## Start
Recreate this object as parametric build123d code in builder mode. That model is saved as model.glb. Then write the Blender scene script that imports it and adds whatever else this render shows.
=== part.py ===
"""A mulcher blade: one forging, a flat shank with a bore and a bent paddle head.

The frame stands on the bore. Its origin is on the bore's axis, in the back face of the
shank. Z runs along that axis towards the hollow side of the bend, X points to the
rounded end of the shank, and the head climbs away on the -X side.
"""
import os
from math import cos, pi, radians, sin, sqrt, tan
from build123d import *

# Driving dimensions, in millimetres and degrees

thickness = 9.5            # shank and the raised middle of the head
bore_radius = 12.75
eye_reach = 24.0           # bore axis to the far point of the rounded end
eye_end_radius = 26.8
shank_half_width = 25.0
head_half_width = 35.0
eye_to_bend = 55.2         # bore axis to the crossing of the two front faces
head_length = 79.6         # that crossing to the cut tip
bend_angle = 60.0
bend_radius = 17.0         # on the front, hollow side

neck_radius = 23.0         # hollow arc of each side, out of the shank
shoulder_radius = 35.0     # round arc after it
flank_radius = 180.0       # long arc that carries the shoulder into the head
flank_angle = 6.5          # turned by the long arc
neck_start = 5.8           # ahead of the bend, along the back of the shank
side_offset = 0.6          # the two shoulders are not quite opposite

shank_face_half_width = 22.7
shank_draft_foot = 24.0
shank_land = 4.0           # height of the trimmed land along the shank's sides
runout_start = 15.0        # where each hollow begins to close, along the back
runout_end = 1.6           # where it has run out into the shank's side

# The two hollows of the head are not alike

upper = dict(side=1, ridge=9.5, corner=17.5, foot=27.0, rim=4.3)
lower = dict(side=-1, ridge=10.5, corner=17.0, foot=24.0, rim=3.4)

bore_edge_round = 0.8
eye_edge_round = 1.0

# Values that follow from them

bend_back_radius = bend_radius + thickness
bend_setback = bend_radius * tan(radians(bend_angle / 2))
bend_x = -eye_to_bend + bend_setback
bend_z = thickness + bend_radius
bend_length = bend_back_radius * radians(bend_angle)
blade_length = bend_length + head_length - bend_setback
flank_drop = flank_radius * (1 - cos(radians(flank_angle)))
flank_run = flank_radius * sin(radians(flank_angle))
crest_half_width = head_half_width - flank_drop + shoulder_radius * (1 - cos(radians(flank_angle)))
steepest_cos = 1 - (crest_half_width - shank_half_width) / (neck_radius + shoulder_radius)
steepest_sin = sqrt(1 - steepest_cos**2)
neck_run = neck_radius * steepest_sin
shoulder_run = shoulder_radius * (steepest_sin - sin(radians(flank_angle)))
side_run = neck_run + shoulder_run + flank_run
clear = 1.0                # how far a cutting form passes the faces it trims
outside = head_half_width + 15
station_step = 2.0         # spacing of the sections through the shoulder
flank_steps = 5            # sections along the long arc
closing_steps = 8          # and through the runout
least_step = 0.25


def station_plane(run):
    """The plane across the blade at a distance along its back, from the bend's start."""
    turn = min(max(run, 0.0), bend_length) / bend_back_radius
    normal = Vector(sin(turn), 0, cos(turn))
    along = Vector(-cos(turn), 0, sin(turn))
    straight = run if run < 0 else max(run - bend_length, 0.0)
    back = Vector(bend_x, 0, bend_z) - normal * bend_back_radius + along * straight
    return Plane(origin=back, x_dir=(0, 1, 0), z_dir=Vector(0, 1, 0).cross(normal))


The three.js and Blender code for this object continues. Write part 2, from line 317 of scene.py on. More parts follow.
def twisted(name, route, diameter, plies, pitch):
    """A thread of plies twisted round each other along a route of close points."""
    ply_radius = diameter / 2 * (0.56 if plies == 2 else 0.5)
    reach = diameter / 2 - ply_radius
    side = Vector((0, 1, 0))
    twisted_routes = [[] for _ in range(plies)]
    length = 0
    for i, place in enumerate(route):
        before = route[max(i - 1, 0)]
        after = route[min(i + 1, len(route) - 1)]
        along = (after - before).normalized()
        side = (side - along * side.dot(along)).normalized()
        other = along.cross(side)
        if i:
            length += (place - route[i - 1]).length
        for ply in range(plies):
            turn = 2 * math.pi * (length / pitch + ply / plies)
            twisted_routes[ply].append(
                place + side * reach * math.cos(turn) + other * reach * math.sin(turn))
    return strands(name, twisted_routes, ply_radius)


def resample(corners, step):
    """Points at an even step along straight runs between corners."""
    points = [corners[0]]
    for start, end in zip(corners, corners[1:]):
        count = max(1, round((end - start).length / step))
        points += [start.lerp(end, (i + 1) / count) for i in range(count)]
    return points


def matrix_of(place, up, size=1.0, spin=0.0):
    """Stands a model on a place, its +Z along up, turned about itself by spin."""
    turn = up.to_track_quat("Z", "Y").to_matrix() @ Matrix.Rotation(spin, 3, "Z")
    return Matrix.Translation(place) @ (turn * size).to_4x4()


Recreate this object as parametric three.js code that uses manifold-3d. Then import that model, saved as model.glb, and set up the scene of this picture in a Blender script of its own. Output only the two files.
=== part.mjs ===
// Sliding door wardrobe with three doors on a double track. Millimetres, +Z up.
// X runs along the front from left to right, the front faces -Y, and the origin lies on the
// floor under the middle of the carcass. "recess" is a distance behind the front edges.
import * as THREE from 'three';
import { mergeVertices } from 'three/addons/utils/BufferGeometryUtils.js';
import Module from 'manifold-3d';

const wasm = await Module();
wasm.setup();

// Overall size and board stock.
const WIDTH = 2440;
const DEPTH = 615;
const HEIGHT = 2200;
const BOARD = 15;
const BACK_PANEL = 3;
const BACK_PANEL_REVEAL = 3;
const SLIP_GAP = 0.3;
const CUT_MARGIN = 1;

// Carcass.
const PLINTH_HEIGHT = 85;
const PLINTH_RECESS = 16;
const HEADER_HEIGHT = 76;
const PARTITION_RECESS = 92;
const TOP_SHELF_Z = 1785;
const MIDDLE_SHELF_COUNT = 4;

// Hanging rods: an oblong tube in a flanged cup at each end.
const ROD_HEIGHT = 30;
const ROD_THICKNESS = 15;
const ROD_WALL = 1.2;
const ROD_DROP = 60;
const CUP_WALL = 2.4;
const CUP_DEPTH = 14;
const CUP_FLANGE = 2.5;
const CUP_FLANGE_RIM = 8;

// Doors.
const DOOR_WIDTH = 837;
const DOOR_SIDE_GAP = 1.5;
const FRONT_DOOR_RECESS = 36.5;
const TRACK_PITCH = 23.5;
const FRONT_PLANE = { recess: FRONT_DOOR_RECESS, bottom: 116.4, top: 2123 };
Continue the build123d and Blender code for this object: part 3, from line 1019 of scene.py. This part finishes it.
## End
Given problem — Above are some records; repeat all of them exactly.

The output —
Recreate this object as parametric build123d code in builder mode. That model is saved as model.glb. Then write the Blender scene script that imports it and adds whatever else this render shows.
=== part.py ===
"""A mulcher blade: one forging, a flat shank with a bore and a bent paddle head.

The frame stands on the bore. Its origin is on the bore's axis, in the back face of the
shank. Z runs along that axis towards the hollow side of the bend, X points to the
rounded end of the shank, and the head climbs away on the -X side.
"""
import os
from math import cos, pi, radians, sin, sqrt, tan
from build123d import *

# Driving dimensions, in millimetres and degrees

thickness = 9.5            # shank and the raised middle of the head
bore_radius = 12.75
eye_reach = 24.0           # bore axis to the far point of the rounded end
eye_end_radius = 26.8
shank_half_width = 25.0
head_half_width = 35.0
eye_to_bend = 55.2         # bore axis to the crossing of the two front faces
head_length = 79.6         # that crossing to the cut tip
bend_angle = 60.0
bend_radius = 17.0         # on the front, hollow side

neck_radius = 23.0         # hollow arc of each side, out of the shank
shoulder_radius = 35.0     # round arc after it
flank_radius = 180.0       # long arc that carries the shoulder into the head
flank_angle = 6.5          # turned by the long arc
neck_start = 5.8           # ahead of the bend, along the back of the shank
side_offset = 0.6          # the two shoulders are not quite opposite

shank_face_half_width = 22.7
shank_draft_foot = 24.0
shank_land = 4.0           # height of the trimmed land along the shank's sides
runout_start = 15.0        # where each hollow begins to close, along the back
runout_end = 1.6           # where it has run out into the shank's side

# The two hollows of the head are not alike

upper = dict(side=1, ridge=9.5, corner=17.5, foot=27.0, rim=4.3)
lower = dict(side=-1, ridge=10.5, corner=17.0, foot=24.0, rim=3.4)

bore_edge_round = 0.8
eye_edge_round = 1.0

# Values that follow from them

bend_back_radius = bend_radius + thickness
bend_setback = bend_radius * tan(radians(bend_angle / 2))
bend_x = -eye_to_bend + bend_setback
bend_z = thickness + bend_radius
bend_length = bend_back_radius * radians(bend_angle)
blade_length = bend_length + head_length - bend_setback
flank_drop = flank_radius * (1 - cos(radians(flank_angle)))
flank_run = flank_radius * sin(radians(flank_angle))
crest_half_width = head_half_width - flank_drop + shoulder_radius * (1 - cos(radians(flank_angle)))
steepest_cos = 1 - (crest_half_width - shank_half_width) / (neck_radius + shoulder_radius)
steepest_sin = sqrt(1 - steepest_cos**2)
neck_run = neck_radius * steepest_sin
shoulder_run = shoulder_radius * (steepest_sin - sin(radians(flank_angle)))
side_run = neck_run + shoulder_run + flank_run
clear = 1.0                # how far a cutting form passes the faces it trims
outside = head_half_width + 15
station_step = 2.0         # spacing of the sections through the shoulder
flank_steps = 5            # sections along the long arc
closing_steps = 8          # and through the runout
least_step = 0.25


def station_plane(run):
    """The plane across the blade at a distance along its back, from the bend's start."""
    turn = min(max(run, 0.0), bend_length) / bend_back_radius
    normal = Vector(sin(turn), 0, cos(turn))
    along = Vector(-cos(turn), 0, sin(turn))
    straight = run if run < 0 else max(run - bend_length, 0.0)
    back = Vector(bend_x, 0, bend_z) - normal * bend_back_radius + along * straight
    return Plane(origin=back, x_dir=(0, 1, 0), z_dir=Vector(0, 1, 0).cross(normal))


The three.js and Blender code for this object continues. Write part 2, from line 317 of scene.py on. More parts follow.
def twisted(name, route, diameter, plies, pitch):
    """A thread of plies twisted round each other along a route of close points."""
    ply_radius = diameter / 2 * (0.56 if plies == 2 else 0.5)
    reach = diameter / 2 - ply_radius
    side = Vector((0, 1, 0))
    twisted_routes = [[] for _ in range(plies)]
    length = 0
    for i, place in enumerate(route):
        before = route[max(i - 1, 0)]
        after = route[min(i + 1, len(route) - 1)]
        along = (after - before).normalized()
        side = (side - along * side.dot(along)).normalized()
        other = along.cross(side)
        if i:
            length += (place - route[i - 1]).length
        for ply in range(plies):
            turn = 2 * math.pi * (length / pitch + ply / plies)
            twisted_routes[ply].append(
                place + side * reach * math.cos(turn) + other * reach * math.sin(turn))
    return strands(name, twisted_routes, ply_radius)


def resample(corners, step):
    """Points at an even step along straight runs between corners."""
    points = [corners[0]]
    for start, end in zip(corners, corners[1:]):
        count = max(1, round((end - start).length / step))
        points += [start.lerp(end, (i + 1) / count) for i in range(count)]
    return points


def matrix_of(place, up, size=1.0, spin=0.0):
    """Stands a model on a place, its +Z along up, turned about itself by spin."""
    turn = up.to_track_quat("Z", "Y").to_matrix() @ Matrix.Rotation(spin, 3, "Z")
    return Matrix.Translation(place) @ (turn * size).to_4x4()


Recreate this object as parametric three.js code that uses manifold-3d. Then import that model, saved as model.glb, and set up the scene of this picture in a Blender script of its own. Output only the two files.
=== part.mjs ===
// Sliding door wardrobe with three doors on a double track. Millimetres, +Z up.
// X runs along the front from left to right, the front faces -Y, and the origin lies on the
// floor under the middle of the carcass. "recess" is a distance behind the front edges.
import * as THREE from 'three';
import { mergeVertices } from 'three/addons/utils/BufferGeometryUtils.js';
import Module from 'manifold-3d';

const wasm = await Module();
wasm.setup();

// Overall size and board stock.
const WIDTH = 2440;
const DEPTH = 615;
const HEIGHT = 2200;
const BOARD = 15;
const BACK_PANEL = 3;
const BACK_PANEL_REVEAL = 3;
const SLIP_GAP = 0.3;
const CUT_MARGIN = 1;

// Carcass.
const PLINTH_HEIGHT = 85;
const PLINTH_RECESS = 16;
const HEADER_HEIGHT = 76;
const PARTITION_RECESS = 92;
const TOP_SHELF_Z = 1785;
const MIDDLE_SHELF_COUNT = 4;

// Hanging rods: an oblong tube in a flanged cup at each end.
const ROD_HEIGHT = 30;
const ROD_THICKNESS = 15;
const ROD_WALL = 1.2;
const ROD_DROP = 60;
const CUP_WALL = 2.4;
const CUP_DEPTH = 14;
const CUP_FLANGE = 2.5;
const CUP_FLANGE_RIM = 8;

// Doors.
const DOOR_WIDTH = 837;
const DOOR_SIDE_GAP = 1.5;
const FRONT_DOOR_RECESS = 36.5;
const TRACK_PITCH = 23.5;
const FRONT_PLANE = { recess: FRONT_DOOR_RECESS, bottom: 116.4, top: 2123 };
Continue the build123d and Blender code for this object: part 3, from line 1019 of scene.py. This part finishes it.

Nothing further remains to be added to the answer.